Accepted paper:

Between the American dream and the dream of return: powerful “master narratives” shaping mobile lives in Mexican Chicago

Authors:

Franziska Bedorf (Freie Universität Berlin)

Paper short abstract:

Why, when and how do politics of membership affect changes in belonging in the context of migration? Drawing on fieldwork on elderly Mexican migrants in the greater Chicago area, this paper examines the power of “master narratives” as collective frames of reference that influence people’s considerations of mobility.

Paper long abstract:

In recent years, belonging has emerged as a key analytical concept when investigating movements of people from an anthropological perspective. Several studies have shown that examining how notions of connectedness with people, culture and places (belonging) evolve and are reconfigured in the context of migration across the life course is central to understanding the causes, dynamics and consequences of changing global mobility. In a similar vein, much research has explored the role of politics of membership and belonging as a formative factor in migratory regimes. However, although it is widely recognized that structures formally and informally regulating membership (politics of belonging) are tightly linked with the (trans)formation of group memberships and individual affiliations (belonging), knowledge on how exactly these two levels intersect remains scarce. Drawing on empirical data on elderly Mexican migrants living in the Chicago area, their migration trajectories and return intentions, collected during 13 months of ethnographic fieldwork, this paper argues that larger discourses and ideologies are tightly linked with how politics of membership shape personal belonging in the context of migration.
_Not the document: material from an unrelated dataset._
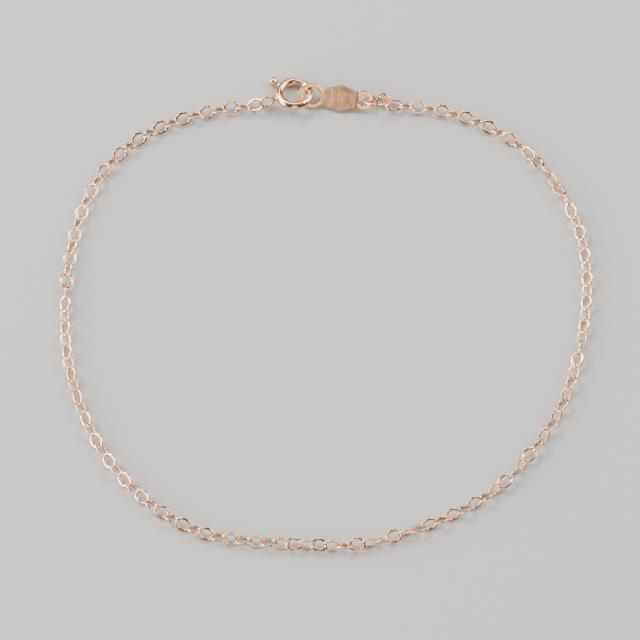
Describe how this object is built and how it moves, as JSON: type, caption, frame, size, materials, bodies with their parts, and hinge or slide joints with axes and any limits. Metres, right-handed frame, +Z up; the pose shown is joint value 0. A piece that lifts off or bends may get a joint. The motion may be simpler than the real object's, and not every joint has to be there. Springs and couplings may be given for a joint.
{
  "type": "cable chain bracelet",
  "caption": "Fine rose gold cable chain bracelet with oval flattened links, a spring ring clasp and a lozenge tag, lying in a loose fastened loop.",
  "frame": {"origin": "on the table, under the middle of the loop's bounding box", "axes": "+Z up from the table, +X the loop's longest way, +Y towards the clasp"},
  "size_m": [0.0672, 0.0637, 0.0025],
  "materials": {
    "polished_rose_gold": "polished 14 carat rose gold",
    "satin_rose_gold": "satin brushed 14 carat rose gold"
  },
  "bodies": {
    "bracelet": {"chain_left": "polished_rose_gold", "chain_right": "polished_rose_gold", "clasp_ring": "polished_rose_gold", "tag": "satin_rose_gold", "jump_ring": "polished_rose_gold"},
    "bolt": {"clasp_bolt": "polished_rose_gold"}
  },
  "joints": [
    {"name": "bolt_slide", "type": "hinge", "parent": "bracelet", "child": "bolt", "pos_m": [-0.00404, 0.0294, 0.00109], "axis": [0, 0.2588, 0.9659], "range_deg": [0, 34], "stiffness_Nm_per_rad": 0.002, "springref_deg": -57.3}
  ]
}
Such “master narratives” represent powerful collective frames of reference, manifesting both the migrants’ desires and their achievements. For the generation of elderly Mexicans living in and around Chicago the two motives of “el sueño Americano” (the American dream) and “volver” (return) have consistently and at times conflictively framed their lives and continue to work as a major reference for making sense of the present and envisioning possibilities for the future.